O presidente Lula acabou se tornando mais importante que o PT?
Eu acho que há muito tempo ele é mais importante que o PT porque, na verdade, ele é o dono do PT. O Lula, enquanto presidente do PT, anulou todas as possibilidades de novas lideranças surgirem, para ser ele apenas. E ele domina o partido a ponto de impor uma candidata que é cristã nova no partido, digamos assim.
Atualmente, essa é a sua maior objeção contra o PT ou são mesmo as denúncias de corrupção?
Não, é evidente. Você tem casos de corrupção desde o início do governo do Lula, a questão do mensalão... E mesmo agora, com a Dilma. Dizer "ah, não sei, eu não sabia" é uma conversa muito mole.
O seu apoio ao candidato José Serra é na verdade um protesto contra a situação atual do PT?
Não, eu não tenho mais nada a ver com o PT. Eu não sou contra. Eu acho até que o militante do PT é sempre uma pessoa de boa vontade que tem anseios de ver as coisas no Brasil melhorarem cada vez mais. O problema é que hoje os partidos políticos são todos iguais. As direções partidárias impedem a criação de novas lideranças. Então fica aquilo num ciclo vicioso. Por exemplo, quem é que vai ser candidato ao governo de São Paulo? Quem vai ser candidato à presidência? É quem o Lula quer. Esse é o problema. Não é um problema do Lula, eu acho que é um problema da sociedade brasileira.
Por isso a defesa de uma reforma? Como os partidos poderiam ter mais representatividade?
Lógico. O povo não se representa na Câmara. Quem se representa são as direções partidárias. E elas também não representam o povo. Eu acho que é preciso fazer uma reforma política, mas quem é que vai fazer essa reforma? Os próprios que estão lá vão fazer a reforma a favor deles. Quer dizer, é preciso que a sociedade civil se mexa. E a sociedade civil está apática. A sociedade civil está muito interessada nos shoppings, nas baladas, nos shows, no futebol e pronto. A sociedade não tem representatividade. Para apresentar um projeto de lei que vai ser discutido pelo legislativo, precisa ter um 1,5 milhão de assinaturas. E depois esse projeto pode ser alterado - como o projeto da Ficha Limpa foi alterado - no Congresso, para pior. Então, quer dizer, a vontade popular no sistema brasileiro não vale nada.

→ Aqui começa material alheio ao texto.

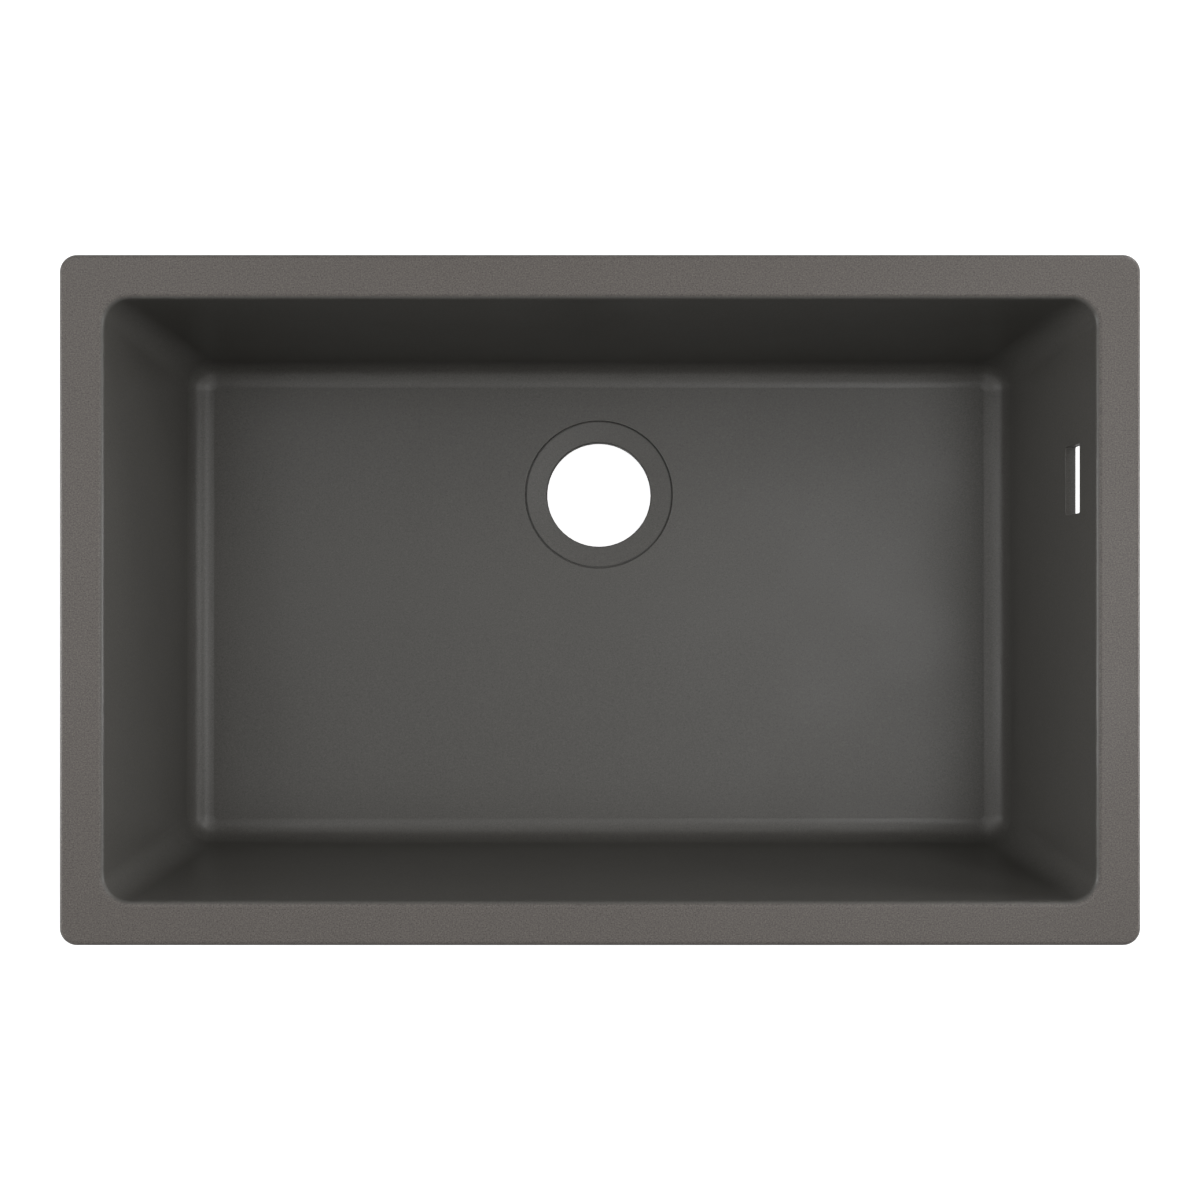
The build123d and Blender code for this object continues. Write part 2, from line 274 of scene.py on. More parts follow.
# %% [markdown]
# ## Screw threads
#
# A thread is a ridge wound up a core. The ridge starts as a triangle, made from a circle of three
# points, and a Screw modifier winds it up the axis by one pitch a turn. Its open ends are filled,
# and the core is then united with it, which gives one closed solid. The same solid is the screw
# in the bolt and, a little larger, the tap that cuts the thread of the insert.

# %% Wind a thread round a core
THREAD_SIDES = 24
THREAD_BITE = 0.1 * MM
SPARE_TURNS = 2
RIDGE_HALF_WIDTH = 0.42  # as a share of the pitch


def threaded_rod(name, core, crest, pitch, bottom, top):
    """A core with a thread wound round it, from bottom to top along Z."""
    bpy.ops.object.select_all(action="DESELECT")
    bpy.ops.mesh.primitive_circle_add(vertices=3, radius=1, rotation=(pi / 2, 0, 0))
    ridge = added_piece(name + "_ridge")
    open_piece(ridge)
    bpy.ops.mesh.select_all(action="SELECT")
    bpy.ops.transform.rotate(value=-pi / 2, orient_axis="Y", center_override=(0, 0, 0))
    bpy.ops.object.mode_set(mode="OBJECT")
    tip = max(point.co.x for point in ridge.data.vertices)
    triangle_height, half_side = 1.5 * tip, tip * cos(pi / 6)
    root = core - THREAD_BITE
    scale_out = (crest - root) / triangle_height
    scale_up = RIDGE_HALF_WIDTH * pitch / half_side
    ridge.data.transform(Matrix.Diagonal((scale_out, 1, scale_up, 1)))
    ridge.data.transform(Matrix.Translation((crest - scale_out * tip, 0, bottom + pitch)))
    step = ridge.modifiers.new("winding", "SCREW")
    step.axis = "Z"
    step.angle = tau
    step.screw_offset = pitch
    step.iterations = int((top - bottom) / pitch) - SPARE_TURNS
    step.steps = THREAD_SIDES
    step.render_steps = THREAD_SIDES
    apply_step(ridge, step)
    open_piece(ridge)
    bpy.ops.mesh.select_mode(type="EDGE")
    bpy.ops.mesh.select_non_manifold()
    bpy.ops.mesh.fill_holes(sides=3)
    close_piece()
    rod = turned_part(name, THREAD_SIDES, [(core, bottom), (core, top)])
    shape_with(rod, ridge, "UNION")
    return rod


# %% [markdown]
# ## One of each, then ten
#
# The small parts repeat at every station, so each is modelled once, about the station's own axis
# with the boss's face at height 0, and then set down ten times. Every copy gets its own mesh with
# its place in the points, because the model's own nodes are kept that way too. A bolt is never
# tightened to the same angle twice, so each station adds its own small turn.

# %% Set a pattern down at its stations
BOLT_TURN = radians(37)


def set_down(pattern, name, place, turn, body, slot, *nodes):
    """Sets down a copy of a pattern, turned and moved to its place, that rides on a body."""
    piece = pattern.copy()
    piece.name = name
    piece.data = pattern.data.copy()
    piece.data.name = name
    piece.data.transform(Matrix.Translation(place) @ turn)
    bpy.context.collection.objects.link(piece)
    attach(piece, body)
    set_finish(piece, slot)
    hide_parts(*nodes)


def set_down_all(pattern, name, slot, node):
    """Fixes the pattern to the bowl at every station, turned a little more each time."""
    for number, (place, heading) in enumerate(stations.values(), start=1):
        turn = Matrix.Rotation(heading + number * BOLT_TURN, 4, "Z")
        set_down(pattern, f"{name}_{number:02d}", place, turn, "bowl", slot, node)
    print(len(stations), name, "with", len(pattern.data.polygons), "faces each")
    bpy.data.objects.remove(pattern)


# %% [markdown]
# ## Heights in the stack
#
# From the boss down, a station holds the clip, a plain washer, a split washer and the bolt's
# head, and the insert lies above in the boss. Their boxes in the frame give every height.

# %% Measure the stack below one boss
boss_face = stations["mounting_clip_01"][0].z


def heights(node):
    """Lowest and highest point of a node, measured from the boss's face."""
    low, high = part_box(node)
    return low.z - boss_face, high.z - boss_face


insert_low, insert_high = heights("clip_inserts")
washer_low, washer_high = heights("clip_washers")
split_low, split_high = heights("clip_lock_washers")
head_low, bolt_tip = heights("clip_bolts")
head_seat = split_low
print("head from", round(head_low / MM, 2), "to", round(head_seat / MM, 2), "mm")

# %% [markdown]
# ## Brass inserts
#
# The casting is too brittle for threads of its own, so a brass insert is moulded into each boss.
# Two knurled bands and a waist between them lock it in the stone. The knurl starts as rings of
# points on the turned blank, and every second point of a ring, shifted by one from ring to ring,
# is pushed in. That leaves the little pyramids that a knurling wheel leaves.

# %% Turn a blank and knurl its bands
KNURL_ROWS = 5
KNURL_DEPTH = 0.18 * MM
INSERT_CHAMFER = 0.3 * MM


def banded_blank(name, sides, radius, waist, low, high, waist_share):
    """A turned blank with two bands of rings for the knurl, and a waist between them."""
    half_waist = (high - low) * waist_share / 2
    middle = (low + high) / 2
    bands = [
        (low + INSERT_CHAMFER, middle - half_waist),
        (middle + half_waist, high - INSERT_CHAMFER),
    ]
    steps = [(radius - INSERT_CHAMFER, low)]
    for band_low, band_high in bands:
        for row in range(KNURL_ROWS + 1):
            steps.append((radius, band_low + (band_high - band_low) * row / KNURL_ROWS))
        if band_low < middle:
            steps.append((waist, middle - half_waist + INSERT_CHAMFER))
            steps.append((waist, middle + half_waist - INSERT_CHAMFER))
    steps.append((radius - INSERT_CHAMFER, high))
    return turned_part(name, sides, steps), bands


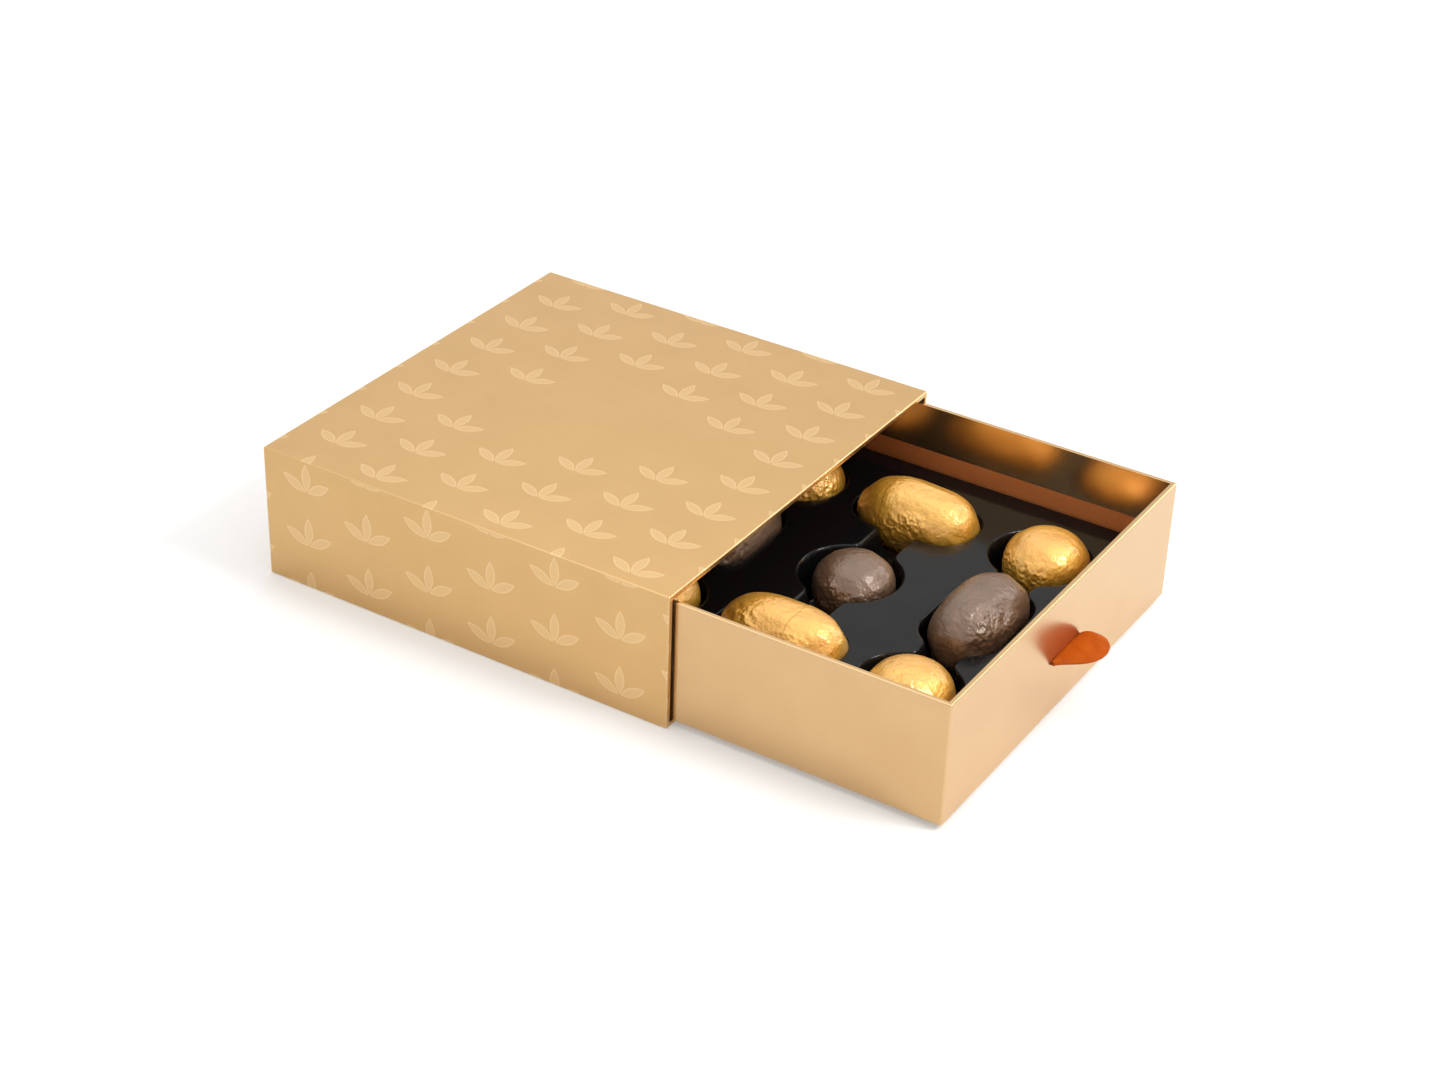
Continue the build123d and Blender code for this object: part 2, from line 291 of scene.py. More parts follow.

Há ainda um grupo de intelectuais - que, nesta segunda-feira, até entregou um manifesto de apoio à candidatura Dilma - que se mantém com o PT. O que o senhor pensa disso?
São pessoas que ainda não raciocinaram democraticamente. Que não têm na cabeça o espírito democrático, mas têm o espírito de servir àquele que for o senhor.
Há uma história de que o ministro das Relações Exteriores, Celso Amorim e o Antonio de Aguiar Patriota ofereceram um cargo para o senhor na Unesco.
É verdade. Só que não era cargo. Eram férias pagas pelo governo, três vezes por ano, durante 15 dias, em Paris (risos).
O senhor já declarou que Amorim e Patriota disseram que seria ótimo, porque o senhor viajaria três vezes por ano por conta do governo. É isso mesmo?
Exatamente.
Em que circunstância esse cargo foi oferecido?
Bom, compromisso para o Lula não vale. Mas havia um compromisso dele com a Marta Suplicy no sentido de que, eu saindo da vice prefeitura de São Paulo, seria aproveitado em um posto internacional ligado aos direitos humanos. Era um negócio para trabalhar, não era uma sinecura. Nunca fui atrás de sinecura. Mas isso aí rodou, rodou e acabou nessa oferta de 45 dias em Paris por conta do governo. Eu, absolutamente, não aceitei e mandei uma carta ao Celso Amorim, dizendo que aquilo era um desaforo para mim. Mandei ainda uma cópia da carta ao Lula e ao Zé Dirceu. E acabou o assunto. Senti que estavam querendo me comprar. Para ir a Paris, não preciso de dinheiro público.